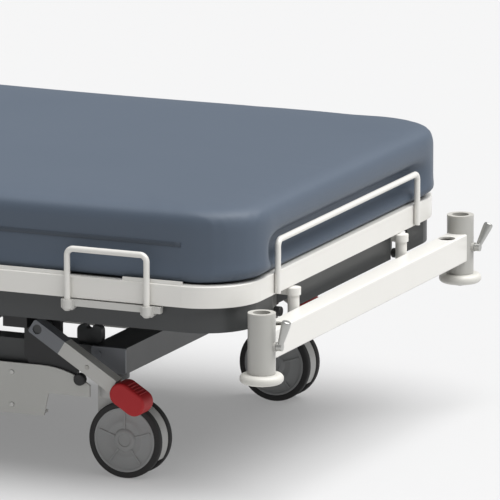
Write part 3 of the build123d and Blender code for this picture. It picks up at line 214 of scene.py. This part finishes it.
# materials
finishes = {  # colour, second colour, roughness, metallic, bump, fine scale, scuffs, coat
    "whitePaint": ((0.73, 0.718, 0.685), (0.69, 0.678, 0.642), 0.34, 0.0, 0.05, 1400.0, 0.10, 0.25),
    "darkPaint": ((0.034, 0.037, 0.040), (0.044, 0.046, 0.045), 0.42, 0.0, 0.08, 1200.0, 0.25, 0.1),
    "greyPaint": ((0.50, 0.495, 0.47), (0.54, 0.535, 0.51), 0.38, 0.0, 0.05, 1400.0, 0.15, 0.2),
    "greyPlastic": ((0.55, 0.55, 0.525), (0.50, 0.50, 0.475), 0.48, 0.0, 0.10, 2200.0, 0.12, 0.0),
    "blackPlastic": ((0.014, 0.014, 0.015), (0.024, 0.024, 0.025), 0.5, 0.0, 0.12, 2400.0, 0.2, 0.0),
    "panelLaminate": ((0.105, 0.11, 0.115), (0.125, 0.13, 0.135), 0.55, 0.0, 0.10, 900.0, 0.2, 0.0),
    "bumperPlastic": ((0.64, 0.63, 0.59), (0.58, 0.57, 0.53), 0.42, 0.0, 0.08, 1800.0, 0.25, 0.0),
    "socketPaint": ((0.40, 0.395, 0.37), (0.435, 0.43, 0.405), 0.36, 0.0, 0.05, 1500.0, 0.12, 0.2),
    "socketInsert": ((0.46, 0.45, 0.42), (0.42, 0.41, 0.38), 0.45, 0.0, 0.06, 1800.0, 0.15, 0.0),
    "zincSteel": ((0.42, 0.42, 0.41), (0.52, 0.52, 0.50), 0.36, 0.85, 0.06, 1600.0, 0.3, 0.0),
    "chromeSteel": ((0.62, 0.62, 0.61), (0.70, 0.70, 0.69), 0.16, 1.0, 0.02, 1500.0, 0.15, 0.0),
    "satinSteel": ((0.40, 0.40, 0.385), (0.50, 0.50, 0.48), 0.30, 0.75, 0.04, 1500.0, 0.2, 0.0),
    "castorShell": ((0.46, 0.46, 0.445), (0.51, 0.51, 0.495), 0.40, 0.0, 0.08, 2000.0, 0.2, 0.0),
    "castorDisc": ((0.285, 0.295, 0.305), (0.330, 0.330, 0.320), 0.46, 0.0, 0.10, 2000.0, 0.2, 0.0),
    "tyreRubber": ((0.018, 0.018, 0.019), (0.030, 0.029, 0.028), 0.70, 0.0, 0.25, 900.0, 0.4, 0.0),
    "pedalRed": ((0.42, 0.006, 0.010), (0.37, 0.005, 0.008), 0.55, 0.0, 0.08, 1800.0, 0.05, 0.0),
    "knuckleGrey": ((0.150, 0.165, 0.195), (0.190, 0.190, 0.185), 0.46, 0.0, 0.08, 1500.0, 0.2, 0.0),
}
wearSet = {
    "cloudScale": 7.0,
    "scuffScale": 16.0,
    "wornShare": 0.72,  # a scuffed spot keeps this share of its colour
    "wornLift": 0.03,
    "smoother": 0.05,  # roughness either side of the finish's own
    "rougher": 0.10,
    "coatRoughness": 0.15,
    "bumpDepth": 0.0006,
}
coverSet = {
    "color": (0.062, 0.085, 0.119),
    "second": (0.069, 0.092, 0.127),
    "roughness": 0.58,
    "threads": 720.0,
    "bump": 0.10,
    "grainScale": 260.0,
    "creaseScale": 5.0,
    "sheen": 0.05,
    "sheenRoughness": 0.5,
    "weaveShare": 0.35,
    "bumpDepth": 0.0008,
}
materials = {}


def startMaterial(name):
    material = bpy.data.materials.new(name)
    material.use_nodes = True
    tree = material.node_tree
    coordinates = tree.nodes.new("ShaderNodeTexCoord")
    return material, tree, tree.nodes["Principled BSDF"], coordinates.outputs["Object"]


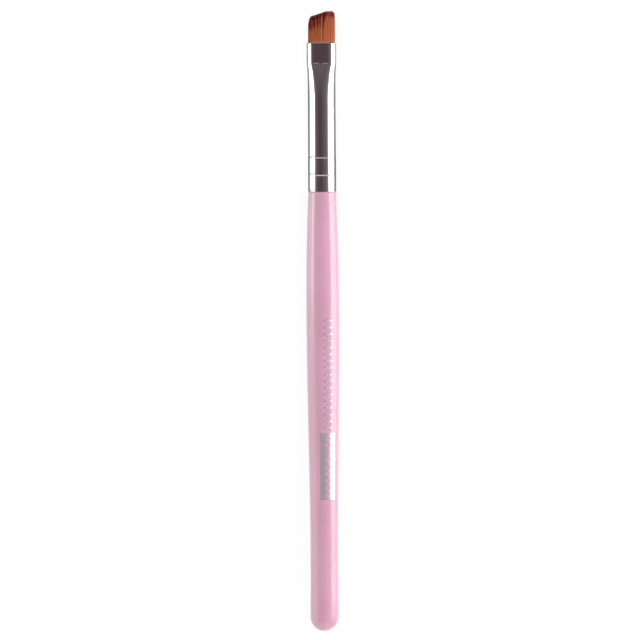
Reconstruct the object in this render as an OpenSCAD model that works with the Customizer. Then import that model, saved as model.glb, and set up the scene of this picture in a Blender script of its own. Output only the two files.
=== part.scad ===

■ ■ ■ ■ ■

-- Instructions to follow --
Print all of the entries again, exactly as written.

-- Response below --
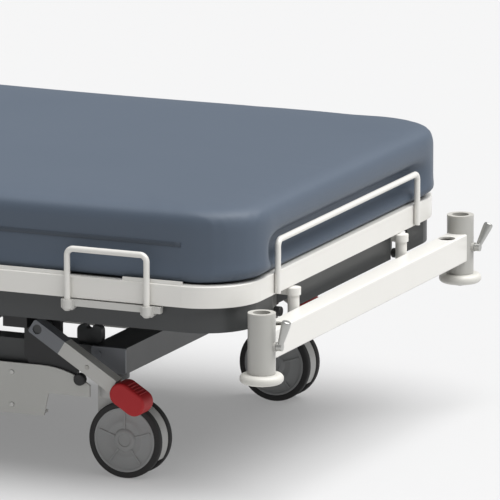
Write part 3 of the build123d and Blender code for this picture. It picks up at line 214 of scene.py. This part finishes it.
# materials
finishes = {  # colour, second colour, roughness, metallic, bump, fine scale, scuffs, coat
    "whitePaint": ((0.73, 0.718, 0.685), (0.69, 0.678, 0.642), 0.34, 0.0, 0.05, 1400.0, 0.10, 0.25),
    "darkPaint": ((0.034, 0.037, 0.040), (0.044, 0.046, 0.045), 0.42, 0.0, 0.08, 1200.0, 0.25, 0.1),
    "greyPaint": ((0.50, 0.495, 0.47), (0.54, 0.535, 0.51), 0.38, 0.0, 0.05, 1400.0, 0.15, 0.2),
    "greyPlastic": ((0.55, 0.55, 0.525), (0.50, 0.50, 0.475), 0.48, 0.0, 0.10, 2200.0, 0.12, 0.0),
    "blackPlastic": ((0.014, 0.014, 0.015), (0.024, 0.024, 0.025), 0.5, 0.0, 0.12, 2400.0, 0.2, 0.0),
    "panelLaminate": ((0.105, 0.11, 0.115), (0.125, 0.13, 0.135), 0.55, 0.0, 0.10, 900.0, 0.2, 0.0),
    "bumperPlastic": ((0.64, 0.63, 0.59), (0.58, 0.57, 0.53), 0.42, 0.0, 0.08, 1800.0, 0.25, 0.0),
    "socketPaint": ((0.40, 0.395, 0.37), (0.435, 0.43, 0.405), 0.36, 0.0, 0.05, 1500.0, 0.12, 0.2),
    "socketInsert": ((0.46, 0.45, 0.42), (0.42, 0.41, 0.38), 0.45, 0.0, 0.06, 1800.0, 0.15, 0.0),
    "zincSteel": ((0.42, 0.42, 0.41), (0.52, 0.52, 0.50), 0.36, 0.85, 0.06, 1600.0, 0.3, 0.0),
    "chromeSteel": ((0.62, 0.62, 0.61), (0.70, 0.70, 0.69), 0.16, 1.0, 0.02, 1500.0, 0.15, 0.0),
    "satinSteel": ((0.40, 0.40, 0.385), (0.50, 0.50, 0.48), 0.30, 0.75, 0.04, 1500.0, 0.2, 0.0),
    "castorShell": ((0.46, 0.46, 0.445), (0.51, 0.51, 0.495), 0.40, 0.0, 0.08, 2000.0, 0.2, 0.0),
    "castorDisc": ((0.285, 0.295, 0.305), (0.330, 0.330, 0.320), 0.46, 0.0, 0.10, 2000.0, 0.2, 0.0),
    "tyreRubber": ((0.018, 0.018, 0.019), (0.030, 0.029, 0.028), 0.70, 0.0, 0.25, 900.0, 0.4, 0.0),
    "pedalRed": ((0.42, 0.006, 0.010), (0.37, 0.005, 0.008), 0.55, 0.0, 0.08, 1800.0, 0.05, 0.0),
    "knuckleGrey": ((0.150, 0.165, 0.195), (0.190, 0.190, 0.185), 0.46, 0.0, 0.08, 1500.0, 0.2, 0.0),
}
wearSet = {
    "cloudScale": 7.0,
    "scuffScale": 16.0,
    "wornShare": 0.72,  # a scuffed spot keeps this share of its colour
    "wornLift": 0.03,
    "smoother": 0.05,  # roughness either side of the finish's own
    "rougher": 0.10,
    "coatRoughness": 0.15,
    "bumpDepth": 0.0006,
}
coverSet = {
    "color": (0.062, 0.085, 0.119),
    "second": (0.069, 0.092, 0.127),
    "roughness": 0.58,
    "threads": 720.0,
    "bump": 0.10,
    "grainScale": 260.0,
    "creaseScale": 5.0,
    "sheen": 0.05,
    "sheenRoughness": 0.5,
    "weaveShare": 0.35,
    "bumpDepth": 0.0008,
}
materials = {}


def startMaterial(name):
    material = bpy.data.materials.new(name)
    material.use_nodes = True
    tree = material.node_tree
    coordinates = tree.nodes.new("ShaderNodeTexCoord")
    return material, tree, tree.nodes["Principled BSDF"], coordinates.outputs["Object"]


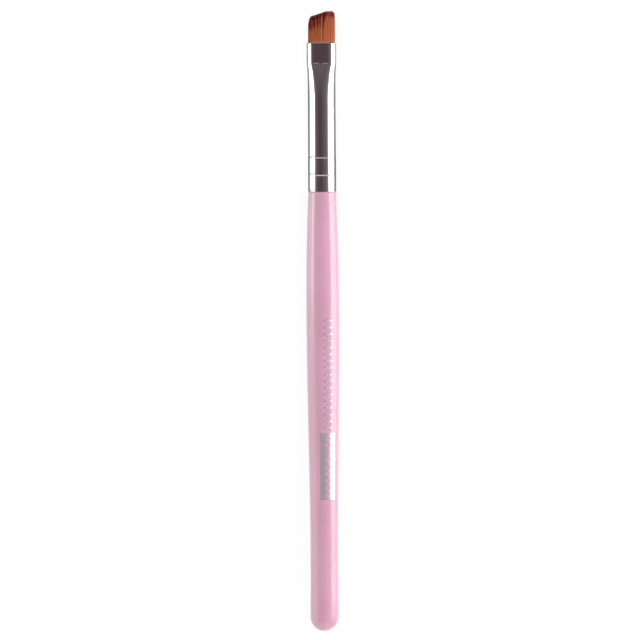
Reconstruct the object in this render as an OpenSCAD model that works with the Customizer. Then import that model, saved as model.glb, and set up the scene of this picture in a Blender script of its own. Output only the two files.
=== part.scad ===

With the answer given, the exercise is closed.